Terzaghi and Peck

It is probably the writings and work of Terzaghi in the early and middle parts of the last century that have illustrated the importance of this 'observational method' more than any other. The term appears to have been coined by Terzaghi and Peck in 1948 (p. 494): it became 'observational procedure', in Terzaghi and Peck, 1967 (p.294). In his Rankine lecture, Peck (1969) made the following comments on the observational method. He said, "If the governing phenomena are complex, or are not yet appreciated, the engineer may measure the wrong quantities altogether and may come to dangerously incorrect conclusions." This is where the observational method is particularly useful. Peck briefly gives the application of the method as follows:

  1. Exploration sufficient to establish at least the general nature, pattern and properties of the deposits, but not necessarily in detail.
  2. Assessment of the most probable conditions and the most unfavourable conceivable deviations from these conditions. In this assessment geology often plays a major rôle.
  3. Establishment of the design based on a working hypothesis of behaviour anticipated under the most probable conditions.
  4. Selection of quantities to be observed as construction proceeds and calculation of their anticipated values on the basis of the working hypothesis.
  5. Calculation of values of the same quantities under the most unfavourable conditions compatible with the available data concerning the subsurface conditions.
  6. Selection in advance of a course of action or modification of design for every foreseeable significant deviation of the observational findings from those predicted on the basis of the working hypothesis.
  7. Measurement of quantities to be observed and evaluation of actual conditions.
  8. Modification of design to suit actual conditions."

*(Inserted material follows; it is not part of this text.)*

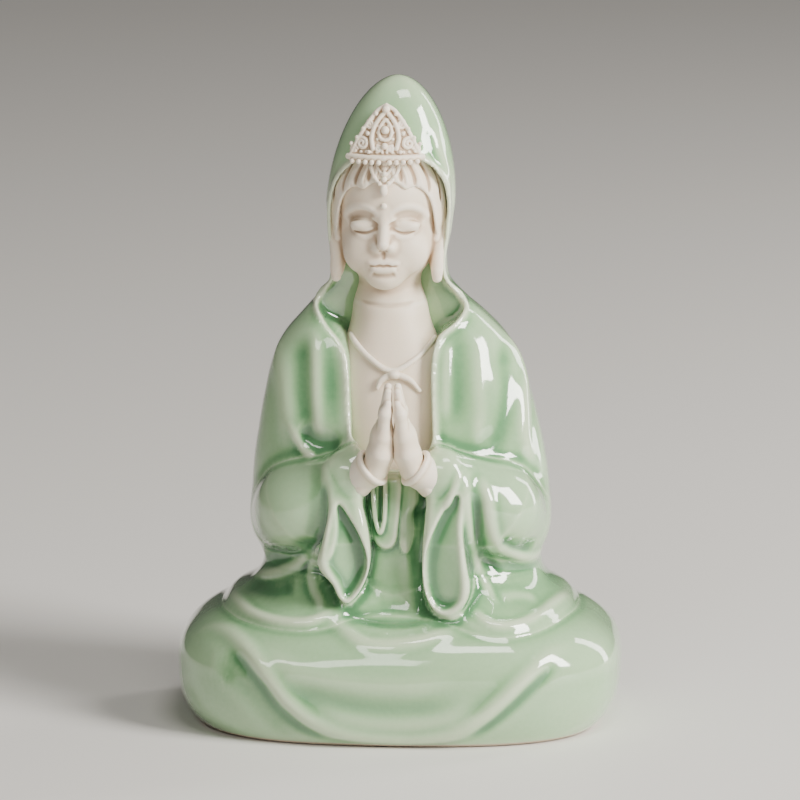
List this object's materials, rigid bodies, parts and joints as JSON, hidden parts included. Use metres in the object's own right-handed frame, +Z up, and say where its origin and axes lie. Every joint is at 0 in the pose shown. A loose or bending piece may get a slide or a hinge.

Peck makes the point that, for the method to be applicable, the character of the project must be such that it can be altered during construction. He also distinguishes between situations where the use of the OM is envisaged from the inception of the project, and those where the method is introduced part way through a project as offering almost the only hope of success. In the latter situation, there may be contractual problems to overcome.